**Objective:** Give back the lines exactly, from the first one to the line with "return colour, roughness, shader.bump(sand, 0.16, pits)", both ends included.

**Source material:**
* * * * * * * * *

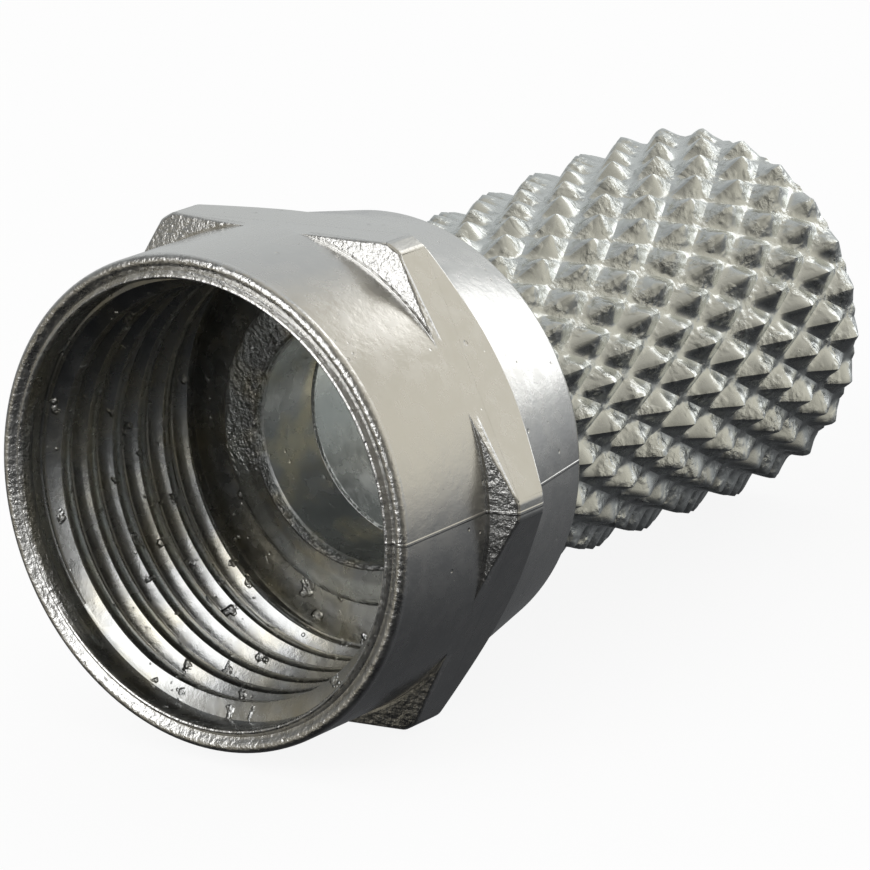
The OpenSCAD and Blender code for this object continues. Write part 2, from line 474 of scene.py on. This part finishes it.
def plate_surface(shader, own, bright, shade_colours, painted_shade, rough_cast):
    """Nickel plate between two bright colours. hidden is 1 in the recesses, where painted shade
    darkens the colour to two greyer ones with brownish blotches, and rough_cast is 1 where the
    casting was left rough. Gives the colour, the roughness and the bumps."""
    cloud = noise(shader, own, 0.45, 5)
    brown_blotches = shader.ramp(noise(shader, own, 1.3, 3), 0.45, 0.62)
    colour = shader.mix(painted_shade, shader.mix(cloud, *bright), shader.mix(brown_blotches, *shade_colours))
    smooth = shader.ramp(cloud, 0.3, 0.7, 0.20, 0.32)
    roughness = shader.work_out("ADD", smooth, shader.times(rough_cast, 0.14))
    wave = shader.bump(noise(shader, own, 0.9, 2), 0.012)
    peel = shader.bump(noise(shader, own, 0.16, 2), 0.004, wave)
    grain = shader.bump(noise(shader, own, 0.045, 3), 0.0018, peel)
    cells = shader.add("TexVoronoi", {"Vector": own, "Scale": 2.6})
    reach = shader.ramp(noise(shader, own, 0.6, 1), 0.45, 0.75, 0.0, 0.16)
    pit = shader.ramp(shader.work_out("SUBTRACT", cells, reach), -0.03, 0.03)
    pits = shader.bump(pit, 0.010, grain)
    sand = shader.times(noise(shader, own, 0.15, 3, 0.6), rough_cast)
    return colour, roughness, shader.bump(sand, 0.16, pits)


def finish_plate(shader, colour, roughness, normal):
    surface = shader.add("BsdfPrincipled", {
        "Base Color": colour, "Roughness": roughness, "Normal": normal, "Metallic": 1.0,
    })
    out = shader.tree.nodes.new("ShaderNodeOutputMaterial")
    shader.tree.links.new(surface, out.inputs["Surface"])
    return shader.material


# The skin was left rough on the hexagon's front faces, on the rim, on a patch inside the
# mouth and in chips along the thread. The mould left a fine seam along the nut.
nut_plate = Shader("nut_nickel_plate")
own, x, radius, turn = own_places(nut_plate)
# inside is 1 on the nut's inner walls and thread. There the colour is darkened as painted shade, and
# chips of rough skin lie there too.
inside = nut_plate.times(
    nut_plate.ramp(radius, entry_r + 0.01, entry_r + 0.03, 1.0, 0.0), nut_plate.ramp(x, 0.02, 0.10)
)
step_face = nut_plate.times(
    band(nut_plate, x, hex_from + 0.01, corner_from - 0.03, 0.05),
    nut_plate.ramp(radius, collar_r + 0.01, collar_r + 0.07, 0.0, 0.32),
)
rim = nut_plate.ramp(x, 0.05, 0.20, 0.22, 0.0)
entry_side = nut_plate.times(
    band(nut_plate, x, 0.10, 0.30, 0.10), band(nut_plate, turn, -125, -85, 15)
)
entry_patch = nut_plate.times(
    nut_plate.ramp(radius, entry_r + 0.02, entry_r + 0.04, 1.0, 0.0), entry_side
)
chips = nut_plate.times(
    inside, nut_plate.ramp(noise(nut_plate, own, 0.5, 3), 0.64, 0.70, 0.0, 0.35)
)
rough_cast = nut_plate.greatest(step_face, rim, entry_patch, chips)
nut_bright = (0.70, 0.695, 0.68, 1), (0.78, 0.775, 0.755, 1)
# The greyer colours of the painted shade inside the nut, the second brownish.
nut_shade_colours = (0.50, 0.505, 0.50, 1), (0.57, 0.55, 0.48, 1)
colour, roughness, normal = plate_surface(nut_plate, own, nut_bright, nut_shade_colours, inside, rough_cast)
seam = band(nut_plate, turn, 90.2, 90.6, 0.25)
normal = nut_plate.bump(seam, 0.010, normal)
nut.data.materials.append(finish_plate(nut_plate, colour, roughness, normal))
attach(nut, "nut")
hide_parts("coupling_nut")

# ---------------------------------------------------------------------------
# Knurled sleeve. Die-cast zinc, nickel plated. Its neck passes through the nut's rear
# wall and ends in a rolled lip; behind the nut it is a barrel of small pyramids, with a
# coarse thread in its bore that bites into the cable's jacket.
neck_bore_r, neck_r, lip_r = 2.71, 3.05, 3.65
lip_from, lip_t = 5.39, 0.36
lip_to = lip_from + lip_t
shoulder_at, cable_bore_from, sleeve_l = 7.20, 7.50, 19.25
cable_bore_r = 3.30
jacket_thread_h, jacket_thread_pitch, jacket_thread_from = 0.14, 1.45, 10.50
point_r, point_h, point_pitch = 3.765, 0.42, 1.88
points_round, row_count, knurl_turn = 24, 8, 13.3
last_row_x, fall_from, last_row_fall = 18.95, 18.45, 0.75
flare = 0.1302

# One point: a low pyramid that fills its place in the ring.
deselect()
bpy.ops.mesh.primitive_cone_add(
    vertices=4, radius1=1, radius2=0, depth=point_h, end_fill_type="NOTHING"
)
point = bpy.context.object
point.name = "knurled_sleeve_detail"
bpy.ops.object.mode_set(mode="EDIT")
half_turn = math.pi / points_round
hollow_r = point_r - point_h
bpy.ops.mesh.select_all(action="SELECT")
bpy.ops.transform.resize(value=(point_pitch / 2, hollow_r * math.sin(half_turn), 1))
bpy.ops.transform.translate(value=(last_row_x, 0, hollow_r + point_h / 2))
bpy.ops.object.mode_set(mode="OBJECT")
for corner in point.data.vertices:
    if abs(corner.co.y) > 0.1:
        corner.co.z = hollow_r * math.cos(half_turn)

# Rings of points, row before row, and the same again half a step on to fill between.
deselect()
bpy.ops.object.empty_add()
step_round = bpy.context.object
step_round.rotation_euler = (2 * half_turn, 0, 0)
take_up(point)
ring = point.modifiers.new("ring", "ARRAY")
ring.use_relative_offset, ring.use_object_offset = False, True
ring.offset_object, ring.count = step_round, points_round
rows = point.modifiers.new("rows", "ARRAY")
rows.use_relative_offset, rows.use_constant_offset = False, True
rows.constant_offset_displace = (-point_pitch, 0, 0)
rows.count = row_count
bpy.ops.object.modifier_apply(modifier="ring")
bpy.ops.object.modifier_apply(modifier="rows")
bpy.data.objects.remove(step_round)
take_up(point)
bpy.ops.object.duplicate(linked=False)
between = bpy.context.object
bpy.ops.object.mode_set(mode="EDIT")
bpy.ops.mesh.select_all(action="SELECT")
bpy.ops.transform.translate(value=(point_pitch / 2, 0, 0))
bpy.ops.transform.rotate(value=half_turn, orient_axis="X", center_override=(0, 0, 0))
bpy.ops.object.mode_set(mode="OBJECT")
deselect()
between.select_set(True)
point.select_set(True)
bpy.context.view_layer.objects.active = point
bpy.ops.object.join()
sleeve = point
bpy.ops.object.mode_set(mode="EDIT")
bpy.ops.mesh.select_all(action="SELECT")
bpy.ops.mesh.remove_doubles(threshold=0.002)
bpy.ops.transform.rotate(
    value=math.radians(knurl_turn), orient_axis="X", center_override=(0, 0, 0)
)

# The points are rounded as a casting's are, the last row falls away at the cable end,
# and the barrel widens that way.
bpy.ops.mesh.subdivide(number_cuts=7)
trim_ends(shoulder_at, sleeve_l, closed=False)
bpy.ops.mesh.select_all(action="DESELECT")
bpy.ops.mesh.select_mode(type="VERT")
bpy.ops.object.mode_set(mode="OBJECT")
for vertex in sleeve.data.vertices:
    vertex.select = shoulder_at + 0.05 < vertex.co.x < sleeve_l - 0.05
bpy.ops.object.mode_set(mode="EDIT")
bpy.ops.mesh.vertices_smooth(factor=0.5, repeat=4)
bpy.ops.object.mode_set(mode="OBJECT")
for vertex in sleeve.data.vertices:
    past = (vertex.co.x - fall_from) / (sleeve_l - fall_from)
    height = math.hypot(vertex.co.y, vertex.co.z)
    if past > 0 and height > hollow_r:
        fallen = (hollow_r + (height - hollow_r) * (1 - last_row_fall * past ** 2)) / height
        vertex.co.y *= fallen
        vertex.co.z *= fallen
widen = sleeve.modifiers.new("widen", "SIMPLE_DEFORM")
widen.deform_method, widen.deform_axis, widen.factor = "TAPER", "X", flare
take_up(sleeve)
bpy.ops.object.modifier_apply(modifier="widen")

# The neck, the lip and the bores, turned as one lining and joined to the points.
sleeve_outline = (
    [(shoulder_at, neck_r + 0.05), (shoulder_at - 0.02, neck_r)]
    + [(lip_to, neck_r)]
    + list(reversed(arc(lip_from + lip_t / 2, lip_r - lip_t / 2, lip_t / 2, -90, 90, 10)))
    + [(lip_from, neck_bore_r + 0.05), (lip_from + 0.05, neck_bore_r)]
    + [(cable_bore_from - 0.10, neck_bore_r), (cable_bore_from - 0.06, neck_bore_r - 0.03)]
    + [(cable_bore_from - 0.02, neck_bore_r - 0.03), (cable_bore_from, neck_bore_r)]
    + [(cable_bore_from, cable_bore_r - 0.10), (cable_bore_from + 0.10, cable_bore_r)]
    + [(sleeve_l - 0.30, cable_bore_r), (sleeve_l - 0.02, cable_bore_r + 0.28)]
    + [(sleeve_l, cable_bore_r + 0.32)]
)
lining = turn_outline("lining", sleeve_outline, 192)
deselect()
lining.select_set(True)
sleeve.select_set(True)
bpy.context.view_layer.objects.active = sleeve
bpy.ops.object.join()
bpy.ops.object.mode_set(mode="EDIT")
bpy.ops.mesh.select_mode(type="EDGE")
for x in (shoulder_at, sleeve_l):
    bpy.ops.mesh.select_all(action="DESELECT")
    bpy.ops.mesh.select_non_manifold(
        extend=False, use_wire=False, use_boundary=True, use_multi_face=False,
        use_non_contiguous=False, use_verts=False,
    )
    bpy.ops.object.mode_set(mode="OBJECT")
    for edge in sleeve.data.edges:
        ends = [sleeve.data.vertices[v].co.x for v in edge.vertices]
        edge.select = edge.select and all(abs(end - x) < 0.01 for end in ends)
    bpy.ops.object.mode_set(mode="EDIT")
    bpy.ops.mesh.bridge_edge_loops()
bpy.ops.mesh.select_mode(type="VERT")
bpy.ops.mesh.select_all(action="SELECT")
bpy.ops.mesh.normals_make_consistent(inside=False)
bpy.ops.object.mode_set(mode="OBJECT")
jacket_tap = make_tap(
    "jacket_tap", cable_bore_r - 0.02, cable_bore_r + jacket_thread_h, jacket_thread_pitch,
    jacket_thread_from, sleeve_l + 0.35, 96,
)
cut_away(sleeve, jacket_tap)
take_up(sleeve)
bpy.ops.object.shade_smooth_by_angle(angle=math.radians(25))
lay_down(sleeve)

# Painted shade darkens the lip's front at half strength and the neck's bore, all but the burr.
# The skin was left rough on one side of the lip, at the bore's edge and burr, and in specks
# over the points.
sleeve_plate = Shader("sleeve_nickel_plate")
own, x, radius, turn = own_places(sleeve_plate)
front_face = sleeve_plate.ramp(x, lip_to - 0.15, lip_to - 0.05, 1.0, 0.0)
bore_wall = sleeve_plate.ramp(radius, neck_r, cable_bore_r - 0.05, 1.0, 0.0)
# The recesses get painted shade: the lip's front at half strength, the neck's bore in full.
painted_shade = sleeve_plate.greatest(sleeve_plate.times(front_face, 0.5), bore_wall)
burr_place = band(sleeve_plate, x, cable_bore_from - 0.10, cable_bore_from - 0.03, 0.02)
burr = sleeve_plate.times(bore_wall, burr_place)
# The burr is left out of the painted shade.
painted_shade = sleeve_plate.work_out("SUBTRACT", painted_shade, burr)
upper_patch = sleeve_plate.times(front_face, band(sleeve_plate, turn, -95, -45, 20))
bore_edge = sleeve_plate.times(
    front_face, band(sleeve_plate, radius, neck_bore_r - 0.01, neck_bore_r + 0.07, 0.03)
)
speckle = sleeve_plate.ramp(noise(sleeve_plate, own, 0.6, 2), 0.45, 0.65, 0.0, 0.32)
knurl = sleeve_plate.times(
    sleeve_plate.ramp(radius, cable_bore_r + 0.20, cable_bore_r + 0.30), speckle
)
rough_cast = sleeve_plate.greatest(upper_patch, bore_edge, knurl, burr)
sleeve_bright = (0.665, 0.685, 0.67, 1), (0.75, 0.775, 0.76, 1)
# The greyer colours of the painted shade in the lip and bore, the second brownish.
sleeve_shade_colours = (0.38, 0.385, 0.38, 1), (0.58, 0.53, 0.40, 1)
colour, roughness, normal = plate_surface(
    sleeve_plate, own, sleeve_bright, sleeve_shade_colours, painted_shade, rough_cast
)
sleeve.data.materials.append(finish_plate(sleeve_plate, colour, roughness, normal))
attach(sleeve, "sleeve")
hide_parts("knurled_sleeve")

* * * * * * * * *

**Answer for this exercise:**
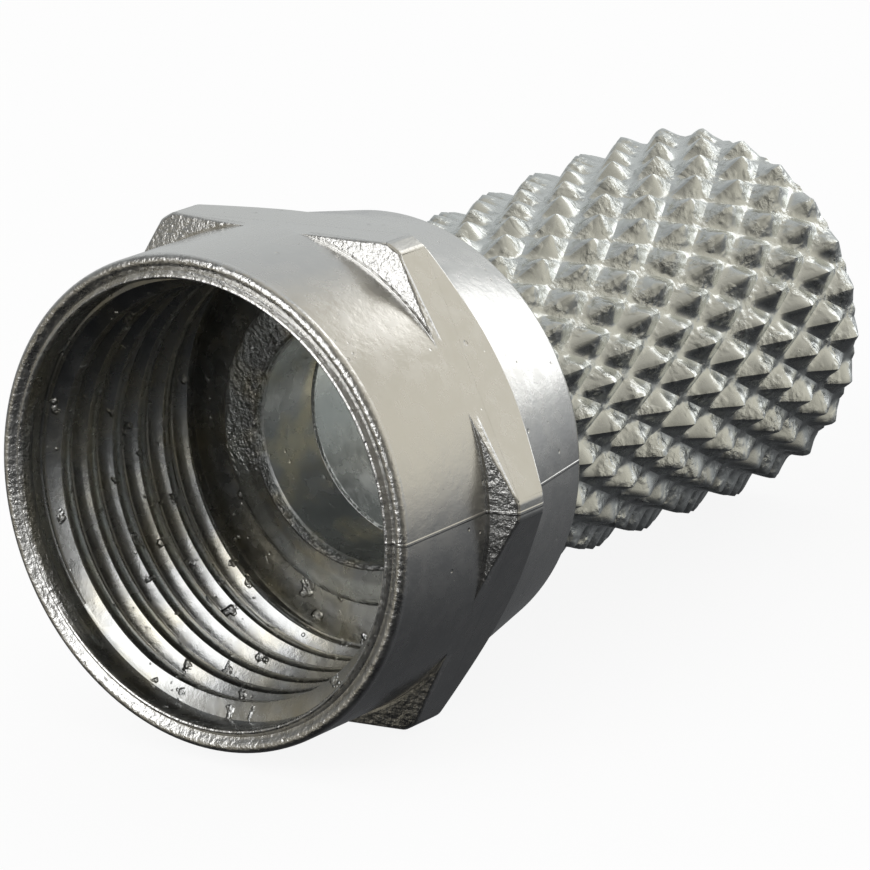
The OpenSCAD and Blender code for this object continues. Write part 2, from line 474 of scene.py on. This part finishes it.
def plate_surface(shader, own, bright, shade_colours, painted_shade, rough_cast):
    """Nickel plate between two bright colours. hidden is 1 in the recesses, where painted shade
    darkens the colour to two greyer ones with brownish blotches, and rough_cast is 1 where the
    casting was left rough. Gives the colour, the roughness and the bumps."""
    cloud = noise(shader, own, 0.45, 5)
    brown_blotches = shader.ramp(noise(shader, own, 1.3, 3), 0.45, 0.62)
    colour = shader.mix(painted_shade, shader.mix(cloud, *bright), shader.mix(brown_blotches, *shade_colours))
    smooth = shader.ramp(cloud, 0.3, 0.7, 0.20, 0.32)
    roughness = shader.work_out("ADD", smooth, shader.times(rough_cast, 0.14))
    wave = shader.bump(noise(shader, own, 0.9, 2), 0.012)
    peel = shader.bump(noise(shader, own, 0.16, 2), 0.004, wave)
    grain = shader.bump(noise(shader, own, 0.045, 3), 0.0018, peel)
    cells = shader.add("TexVoronoi", {"Vector": own, "Scale": 2.6})
    reach = shader.ramp(noise(shader, own, 0.6, 1), 0.45, 0.75, 0.0, 0.16)
    pit = shader.ramp(shader.work_out("SUBTRACT", cells, reach), -0.03, 0.03)
    pits = shader.bump(pit, 0.010, grain)
    sand = shader.times(noise(shader, own, 0.15, 3, 0.6), rough_cast)
    return colour, roughness, shader.bump(sand, 0.16, pits)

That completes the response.